Derneğin, Ankara'nın Kayaş, İzmir'in Gaziemir ve İstanbul'un Göztepe ile Aksaray ilçelerinde, Dünya Sağlık Örgütü rakamlarının yaklaşık bin katı üzerinde değer verdiğini dile getiren Öztürk, "319 gram Ankara Kayaş'ta demişler, İzmir Gaziemir'de 205. Bu değerin olsa olsa gram değil miligram olması lazım." diye konuştu.

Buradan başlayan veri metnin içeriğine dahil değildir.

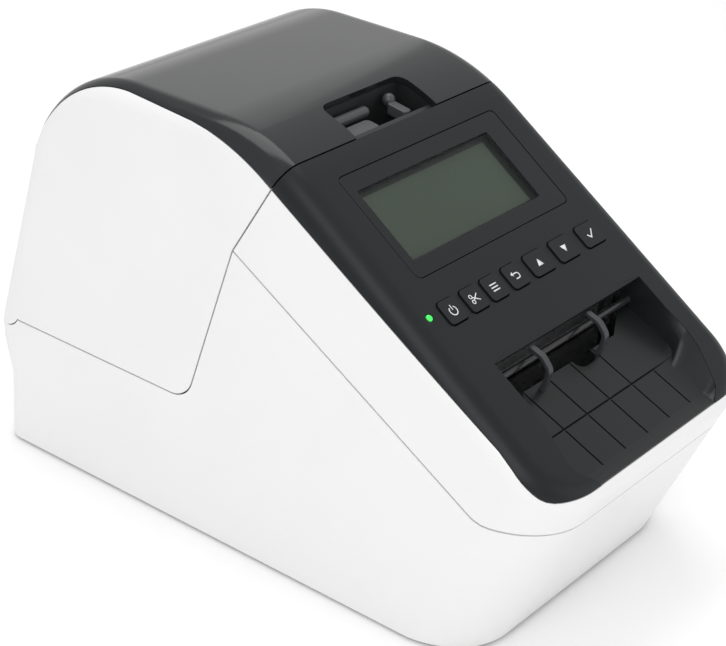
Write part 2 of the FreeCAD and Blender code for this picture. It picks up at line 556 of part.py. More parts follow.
def screw(x, y, head_z, length, head_r, thread_r, up):
    head = Part.makeCylinder(head_r, 1.1, V(x, y, head_z))
    start = head_z + 1.1 if up else head_z - length
    shank = Part.makeCylinder(thread_r, length, V(x, y, start))
    recess = box(x - 0.35, x + 0.35, y - 1.4, y + 1.4, head_z - 0.1, head_z + 0.5)
    if not up:
        recess.translate(V(0, 0, 0.7))
    return head.fuse(shank).cut(recess)


nodes["base_screws"] = Part.makeCompound([
    screw(x, y, CASE_Z + 0.05, 8, 2.9, THREAD_R - 0.05, True) for x, y in SCREWS])
nodes["chassis_screws"] = Part.makeCompound([
    screw(x, y, CHASSIS_Z + PLATE_T + 0.05, 9, 2.6, 1.15, False) for x, y in POSTS])

MAIN_BOARD_Z = 7.0
CHIPS = ((-14, 44, 20, 20, 2.2), (14, 50, 12, 10, 1.8), (-38, 30, 10, 10, 9), (26, 26, 16, 8, 6),
         (-34, 60, 8, 14, 5))   # x, y, width, depth and height of each part on the main board
board = box(-50, 50, 10, 106, MAIN_BOARD_Z, MAIN_BOARD_Z + BOARD_T)
for x0, y0, wide, deep, tall in CHIPS:
    low = MAIN_BOARD_Z + BOARD_T
    board = board.fuse(box(x0, x0 + wide, y0, y0 + deep, low, low + tall))
nodes["main_board"] = board

SUPPLY_Z = 6.0
CAPACITORS = ((-24, -70), (-24, -56), (22, -34))
supply = box(-32, 32, -84, -20, SUPPLY_Z, SUPPLY_Z + BOARD_T)
supply = supply.fuse(box(-14, 12, -60, -36, SUPPLY_Z + BOARD_T, 26))
for x, y in CAPACITORS:
    supply = supply.fuse(Part.makeCylinder(5.5, 17, V(x, y, SUPPLY_Z + BOARD_T)))
nodes["power_supply"] = supply


def socket(x, size, depth, cavity, tongue=None, pins=()):
    """Square-nosed socket facing +Y with a cavity and, where it has them, a tongue or pins."""
    rear = SOCKET_REAR_Y
    shape = box(x - size[0] / 2, x + size[0] / 2, rear - depth, rear, SOCKET_Z, SOCKET_Z + size[1])
    middle = SOCKET_Z + size[1] / 2
    half_w, half_h = cavity[0] / 2, cavity[1] / 2
    shape = shape.cut(
        box(x - half_w, x + half_w, rear - depth + 2, rear + 1, middle - half_h, middle + half_h))
    if tongue:
        shape = shape.fuse(box(x - tongue[0] / 2, x + tongue[0] / 2, rear - depth + 1.5, rear - 2,
                               middle + tongue[2], middle + tongue[2] + tongue[1]))
    for offset in pins:
        shape = shape.fuse(Part.makeCylinder(1.2, depth - 3, V(x + offset, rear - depth + 1.5, middle), Y))
    return shape


nodes["mains_inlet"] = socket(MAINS_X, MAINS_SIZE, 16, (17, 9), pins=(-4.3, 4.3))
nodes["usb_device_socket"] = socket(USB_DEVICE_X, USB_DEVICE_SIZE, 14, (9, 8), tongue=(5.6, 3.2, -1.6))
nodes["usb_host_socket"] = socket(USB_HOST_X, USB_HOST_SIZE, 13, (12.5, 5.1), tongue=(11.1, 1.8, 0.4))
nodes["network_socket"] = socket(LAN_X, LAN_SIZE, 15, (12, 8.5))

os.makedirs("parts", exist_ok=True)
for name, shape in nodes.items():
    shape.exportStep("parts/" + name + ".step")
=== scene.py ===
import math

import bmesh
import bpy
import numpy as np
from mathutils import Matrix, Vector
from mathutils.geometry import delaunay_2d_cdt


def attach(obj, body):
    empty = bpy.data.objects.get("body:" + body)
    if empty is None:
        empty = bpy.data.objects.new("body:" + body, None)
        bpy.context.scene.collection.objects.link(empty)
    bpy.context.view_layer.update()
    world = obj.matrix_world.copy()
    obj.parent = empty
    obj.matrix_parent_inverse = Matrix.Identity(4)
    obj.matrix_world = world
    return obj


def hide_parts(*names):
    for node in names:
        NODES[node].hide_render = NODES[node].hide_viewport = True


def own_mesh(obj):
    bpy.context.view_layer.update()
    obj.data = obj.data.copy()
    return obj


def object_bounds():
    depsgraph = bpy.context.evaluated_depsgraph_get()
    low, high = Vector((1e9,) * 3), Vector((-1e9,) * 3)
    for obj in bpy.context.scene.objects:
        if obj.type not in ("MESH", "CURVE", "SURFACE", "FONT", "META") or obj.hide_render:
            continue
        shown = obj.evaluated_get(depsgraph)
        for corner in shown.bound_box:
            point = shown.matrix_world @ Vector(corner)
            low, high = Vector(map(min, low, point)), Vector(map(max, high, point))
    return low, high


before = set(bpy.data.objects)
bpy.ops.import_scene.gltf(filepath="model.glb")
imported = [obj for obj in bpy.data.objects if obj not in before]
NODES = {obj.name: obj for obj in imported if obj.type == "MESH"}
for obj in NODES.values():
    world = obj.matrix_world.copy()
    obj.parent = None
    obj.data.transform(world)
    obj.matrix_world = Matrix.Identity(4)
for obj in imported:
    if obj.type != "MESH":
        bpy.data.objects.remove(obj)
CAD_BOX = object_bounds()

# Every length below is in millimetres in the CAD's own frame, and MM turns it into metres.
MM = 0.001
WELD = 0.012            # points nearer than this are one point
TINY = 1e-6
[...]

- "Ankara'nın havası tertemiz"

Iğdır ve Edirne'nin Keşan ilçesi gibi bazı yerlerde hava kirliliği sorunları yaşanabildiğini, bunlara hemen çözüm üretmeye çalıştıklarını belirten Öztürk, şunları kaydetti:

"İstanbul'un, Ankara'nın havası temiz. İnversiyonlu günlerde 'hassas' dediğimiz bir değere çıkıyoruz, onun dışında 'kırmızı' dediğimiz bir değere Ankara'da çıkmadık. Herkesle bunu paylaşabilirim, bunu müzakere edebilirim. İstanbul'da da böyle. İstanbul, hava kalitesi bakımından Avrupa'nın önemli şehirlerinden biri. Normal şartlarda, mesela şu şartlarda Ankara'nın havası tertemiz. Altını çizerek söylüyorum, bazen inversiyonlu günler oluyor. İnversiyonlu günlerde de hassas duruma zaman zaman geliyor. Onunla ilgili de 'www.havaizleme.gov.tr'den bizi izlesinler, 15 saniye sonunda soludukları havanın değerini görsünler."

Derneğin "Türkiye'de sürekli hava kirliliği değerleri artıyor" açıklamasına da değinen Öztürk, "Kesinlikle azaldığının özellikle altını çiziyorum. Yüzde 82 oranında, 253 noktada hava kalitesinde iyileşme var. Yüzde 18'de bazı şehirlerimizde kötüleşme var. O şehirlerle müsteşar olarak bizzat ilgileniyorum. İnsanlarımızın kesinlikle temiz hava soluması için mücadele ediyoruz. Sansasyonel bir olay yapmak için mücadele etmiyoruz. Çünkü bizim için vatandaşın soluduğu hava değerlidir, hakkıdır." dedi.

Öztürk, hava kirliliğine karşı önlem olarak, doğalgaz veya elektrikle ısınmanın bütün illerde yaygınlaştırılması, alttan yakmalı soba ve 15 yaş üstü motorlu araçların kullanılmaması gerektiğini söyledi.